Letting one late payment become several
Behavior: Using all available cash to catch up one account while ignoring other upcoming due dates. Consequence: A single mistake becomes a broader negative pattern across multiple accounts. Fix: Build a short cash-flow triage plan for the next 30 days before sending money blindly.
Applying for new credit too soon
Behavior: Opening a new account right after a late payment in hopes of offsetting the damage. Consequence: You may add inquiries, shorten average age over time, and create another variable during recovery. Fix: Only apply if the account solves a real problem, such as reducing utilization with a well-planned balance strategy.
Watching only the score and not the system
Behavior: Checking numbers constantly but not fixing due-date management. Consequence: The same late-payment cycle repeats. Fix: Prioritize autopay, reminders, and a payment calendar before worrying about point-by-point changes.
What most articles miss and when this advice is not enough
Most articles stop at saying late payments hurt and remain for 7 years. That is true, but incomplete. What really matters is whether the late payment is isolated or part of a larger pattern. One isolated 30-day late followed by years of clean history is a very different risk story from recurring delinquencies across several accounts.

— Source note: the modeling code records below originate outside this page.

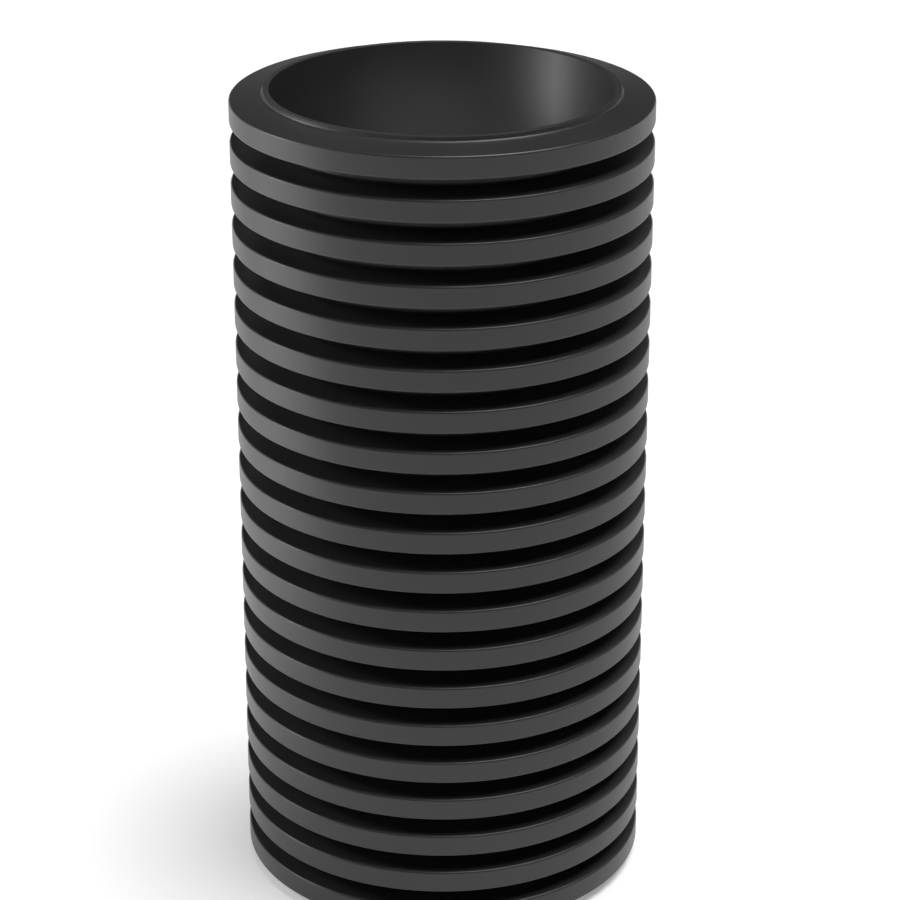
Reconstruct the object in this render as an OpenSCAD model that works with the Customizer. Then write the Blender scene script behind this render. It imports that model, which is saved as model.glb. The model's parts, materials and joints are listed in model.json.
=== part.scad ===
// Corrugated shaft (riser) of a plastic inspection chamber.
// One twin-wall tube: a smooth inner skin with hollow square ribs fused round it.
// It stands upright on its lower cut end, with Z along its axis. Millimetres.

/* [Overall size] */
// Diameter over the rib crests
outer_d = 500; // [440:1:700]
// Diameter of the smooth bore
bore_d = 406; // [300:1:420]
// Number of ribs along the shaft
rib_count = 20; // [2:1:120]

/* [Ribs] */
// Distance from one rib to the next
pitch = 50; // [40:0.5:90]
// Width of a rib at its crest
rib_w = 27; // [16:0.5:36]
// How much wider a rib is at its foot, on each side
foot_spread = 5; // [1:0.5:8]
// Rounding of the outer edges of a rib
crest_round = 3; // [0.5:0.5:6]
// Hollow rounding where a rib's side meets the tube
root_round = 4; // [1:0.5:8]

/* [Walls] */
// Wall of the tube between two ribs
tube_wall = 7; // [4.5:0.5:10]
// Inner skin that closes a rib's hollow towards the bore
liner_wall = 3; // [2:0.5:6]
// Side walls of a rib
flank_wall = 2.5; // [2:0.5:5]
// Outer wall of a rib
crest_wall = 3; // [2:0.5:6]
// Rounding of the corners of a rib's hollow
hollow_round = 2; // [0.5:0.5:4]

/* [Cut ends] */
// Plain tube that stands above the foot of the top rib
top_stub = 6; // [3:0.5:30]
// Plain tube that stands below the foot of the bottom rib
bottom_stub = 7; // [3:0.5:30]
// Rounding of the rims at both ends
rim_round = 0.5; // [0.5:0.5:2]

/* [Hidden] */

outer_r = outer_d / 2;
bore_r = bore_d / 2;
tube_r = bore_r + tube_wall;
foot_w = rib_w + 2 * foot_spread;
length = bottom_stub + (rib_count - 1) * pitch + foot_w + top_stub;

// Slope of a rib's sides, and the length that a blunt corner with a rounding of 1 takes from
// each of its edges. A sharp corner of the same slope takes one divided by that
slope = atan2(foot_spread, outer_r - tube_r);
blunt = tan(45 - slope / 2);

// The hollow rounding fits the gap between two ribs and both stubs
root_room = min((pitch - foot_w) / 2, top_stub - rim_round, bottom_stub - rim_round);
root_r = min(root_round, root_room / blunt);
arc_fn = 64;
// How far a sloped side runs into the discs that round its corners, so that they join cleanly
weld = 0.002;

// Height of the middle of rib i
function rib_z(i) = bottom_stub + foot_w / 2 + i * pitch;

// Half the width of a rib at radius r, as if its corners were not rounded
function half_w(r) = rib_w / 2 + (outer_r - r) * tan(slope);

module disc(r, z, round) {
    translate([r, z])
        circle(r = round, $fn = arc_fn);
}

// Half section of the plain tube, with its rims rounded
module tube_section() {
    for (inset = [[rim_round, 0], [0, rim_round]])
        translate([bore_r + inset.x, inset.y])
            square([tube_wall - 2 * inset.x, length - 2 * inset.y]);
    for (r = [bore_r + rim_round, tube_r - rim_round], z = [rim_round, length - rim_round])
        disc(r, z, rim_round);
}

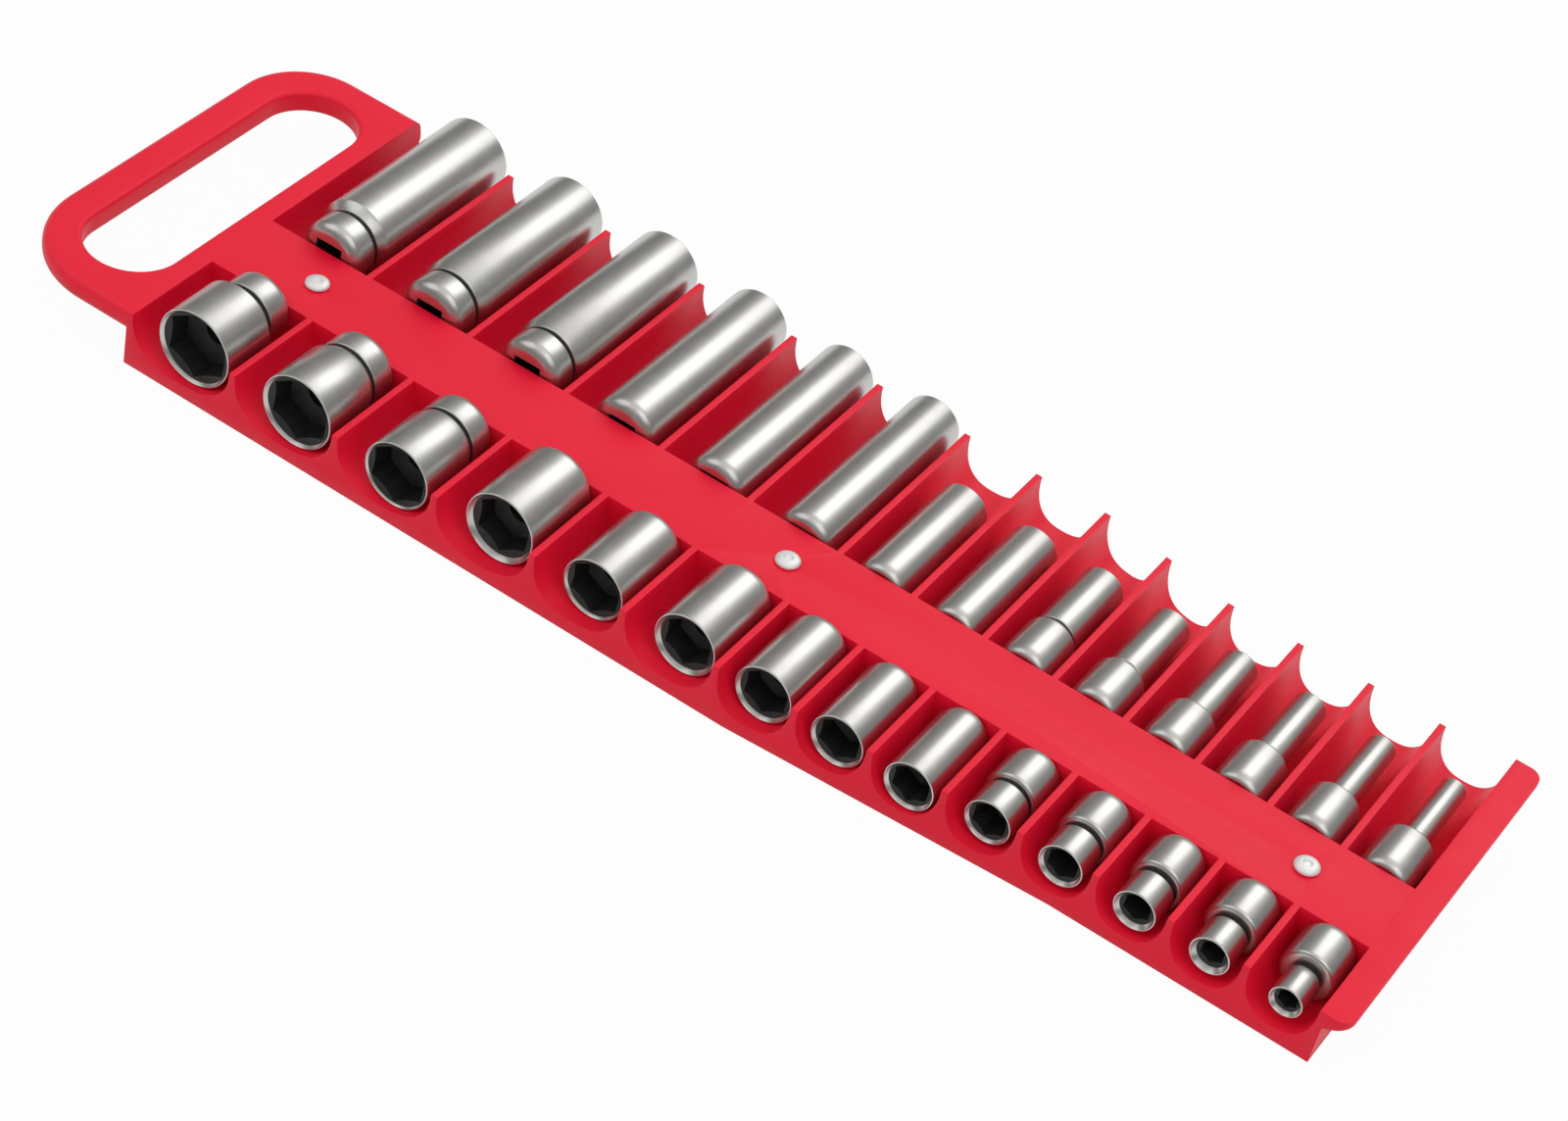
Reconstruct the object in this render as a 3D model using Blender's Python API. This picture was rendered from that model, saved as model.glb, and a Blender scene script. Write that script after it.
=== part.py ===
"""Socket rail: a moulded tray with a carrying handle that keeps two rows of quarter-inch drive
sockets in troughs, over two magnet strips that are set into its underside. Three rivets hold a steel
strip under the band between the rows.

Every size is in metres. X runs along the tray from the handle to the end flange, Y from the row of
shallow sockets to the row of deep sockets, and Z up. The part stands on its underside with the
middle of its box over the origin.
"""
import math

import bmesh
import bpy

# Heights of the moulded tray
TRAY_HEIGHT = 0.0142
TROUGH_FLOOR_HEIGHT = 0.0034
BAND_SKIN = 0.0022
HANDLE_THICKNESS = 0.0058
FLANGE_EDGE_THICKNESS = 0.0015
FLANGE_ROOT_THICKNESS = 0.0040

# Plan of the moulded tray, with Y measured from the middle of the band
BAND_WIDTH = 0.0206
FRONT_REACH = 0.0364
FRONT_WAIST = 0.0047
REAR_REACH = 0.0628
REAR_WAIST = 0.0058
RIB_THICKNESS = 0.0015
END_WALL = 0.0015
WAIST_CORNER_SHARES = (0.54, 0.80)
REAR_WAIST_CORNER_SHARES = (0.655, 0.765)

# Handle plate, with X measured from the wall of the first trough
HANDLE_REACH = 0.0375
HANDLE_REAR_STEP = 0.0018
HANDLE_FRONT_CORNER = 0.0220
HANDLE_REAR_CORNER = 0.0180
HANDLE_EDGE_ROUND = 0.0025
HANDLE_LAP = 0.0080
GRIP_WIDTH = 0.0092
SLOT_WIDTH = 0.0226
SLOT_FRONT_MARGIN = 0.0092
SLOT_REAR_MARGIN = 0.0086
SLOT_EDGE_ROUND = 0.0012

# End flange
FLANGE_REACH = 0.0066
FLANGE_REAR_STEP = 0.0020
FLANGE_CORNER = 0.0030
FLANGE_LAP = 0.0060

# Channel cored into the band's underside, and the steel strip in it
CHANNEL_WALL = 0.0020
CHANNEL_END_MARGIN = 0.0050
STRIP_THICKNESS = 0.0012
STRIP_SIDE_ROOM = 0.0010

# Rivets through the band and the steel strip
RIVET_SHARES = (0.0723, 0.5024, 0.9326)
RIVET_HEAD_DIAMETER = 0.0064
RIVET_HEAD_HEIGHT = 0.0010
RIVET_HEAD_EDGE = 0.0003
RIVET_DIMPLE_DIAMETER = 0.0018
RIVET_DIMPLE_DEPTH = 0.0004
RIVET_SHANK_DIAMETER = 0.0032
RIVET_TAIL_DIAMETER = 0.0048
RIVET_TAIL_LENGTH = 0.0022

# Room beside the sockets in their troughs, and how far they lean across it towards the flange
FINGER_ROOMS = (
    0.0076, 0.0080, 0.0074, 0.0066, 0.0067, 0.0066, 0.0034,
    0.0035, 0.0034, 0.0034, 0.0034, 0.0034, 0.0034, 0.0034,
)
WIDE_TROUGH_COUNT = 6
WIDE_LEAN_SHARE = 0.60
NARROW_LEAN_SHARE = 0.40
TROUGH_SECTION_POWER = 2.5

# Magnet strips and their pockets
MAGNET_THICKNESS = 0.0015
MAGNET_RECESS = 0.0002
MAGNET_EDGE = 0.0003
MAGNET_END_MARGIN = 0.0030
MAGNET_BAND_MARGIN = 0.0035
FRONT_MAGNET_MARGIN = 0.0029
REAR_MAGNET_MARGIN = 0.0052

# Sockets: the hexagons step down evenly through both rows
LARGEST_HEX = 0.0142875
HEX_STEP = 0.00079375
HEX_CLEARANCE = 0.0001
SHALLOW_NOSE_DIAMETERS = (
    0.0190, 0.0181, 0.0164, 0.0172, 0.0149, 0.0150, 0.0137,
    0.0126, 0.0117, 0.0107, 0.0101, 0.0096, 0.0090, 0.0074,
)
DEEP_NOSE_DIAMETERS = (
    0.0184, 0.0174, 0.0172, 0.0156, 0.0142, 0.0137, 0.0123,
    0.0119, 0.0105, 0.0095, 0.0086, 0.0077, 0.0068, 0.0060,
)
SHALLOW_GROOVED_DRIVE_DIAMETERS = (0.0150, 0.0162, 0.0154)
DEEP_GROOVED_DRIVE_DIAMETERS = (0.0156, 0.0160, 0.0156)
STEPPED_DRIVE_DIAMETER = 0.0122
SHALLOW_GROOVED_LENGTH = 0.0242
SHALLOW_STRAIGHT_LENGTH = 0.0223
SHALLOW_STEPPED_LENGTH = 0.0198
LONG_DEEP_LENGTH = 0.0540
SHORT_DEEP_LENGTH = 0.0354
LONG_DEEP_COUNT = 6
SHALLOW_GROOVED_DRIVE_LENGTH = 0.0075
DEEP_GROOVED_DRIVE_LENGTH = 0.0070
SHALLOW_STEPPED_DRIVE_LENGTH = 0.0112
DEEP_STEPPED_DRIVE_LENGTH = 0.0135
GROOVE_WIDTH = 0.0010
GROOVE_DEPTH = 0.0006
SHOULDER_LENGTH = 0.0020
STEP_EDGE_LENGTH = 0.0010
STEP_EDGE_SHARE = 0.5
SOCKET_EDGE = 0.0004
DRIVE_ROUND_SHARE = 0.70
DRIVE_ROUND_LENGTH = 0.0020
SQUARE_DRIVE = 0.00643
SQUARE_DEPTH = 0.0076
SHALLOW_HEX_DEPTH = 0.0070
DEEP_HEX_DEPTH = 0.0120
MOUTH_LEAD = 0.0006
MOUTH_FLARE_SHARE = 0.25
BORE_SHARE = 0.96
BORE_CONE = 0.0010
SOCKET_BAND_GAP = 0.0004

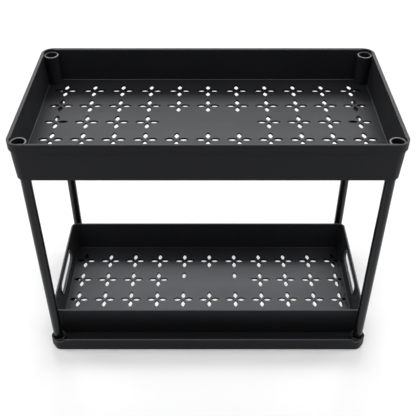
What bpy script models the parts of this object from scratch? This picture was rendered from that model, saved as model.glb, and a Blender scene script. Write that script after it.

Another nuance is lender context. A mortgage underwriter may care about recent lates differently than a credit card issuer. If you are close to applying for a home loan, the full report and timing of recent delinquencies may matter beyond the score alone. In that case, our guide on raising your credit score for mortgage approval can help you prioritize the right pre-application moves.
Also, this advice is not enough if you are continuing to fall behind every month. In that case, your immediate problem is affordability, not scoring theory. You need a spending and due-date plan that works before you worry about optimization.
FAQ
How long does a single late payment affect my credit score?
It can have a sizable short-term impact, especially at first, then usually matters less over time as you add on-time payments. The late payment itself can remain visible for up to 7 years.
Do late payments fall off after 7 years, and can the clock restart?
Most late payments are generally limited to 7 years from the first delinquency date, according to the CFPB. That clock generally does not reset because of later events.
Does paying on time after a delinquency help my score?
Yes. The late payment remains on the report, but its impact tends to lessen over time as you build more positive payment history and avoid new delinquencies.
If you want to take the next step, use these resources in order:
- Late payment recovery timeline tool to map the likely recovery path
- Credit score simulator to test how other changes may interact with a late payment
- Recover from late payments for same-silo guidance on rebuilding habits and expectations
- Stop missing due dates with autopay if prevention is your biggest issue
Get weekly credit tips, tool updates, and practical guides – free.
Conclusion
The big picture is straightforward. Late payments can stay on your credit report for up to 7 years, but the damage is usually most intense early and tends to weaken as you build a clean track record. That means your job is not to wait passively. It is to stop the problem from spreading, tighten your payment system, and stack month after month of on-time behavior.
If you had one recent slip, focus on what you can control this week: catch up the account, automate minimums, map your due dates, and avoid adding new credit pressure. Then use the timeline tool to measure progress realistically instead of guessing.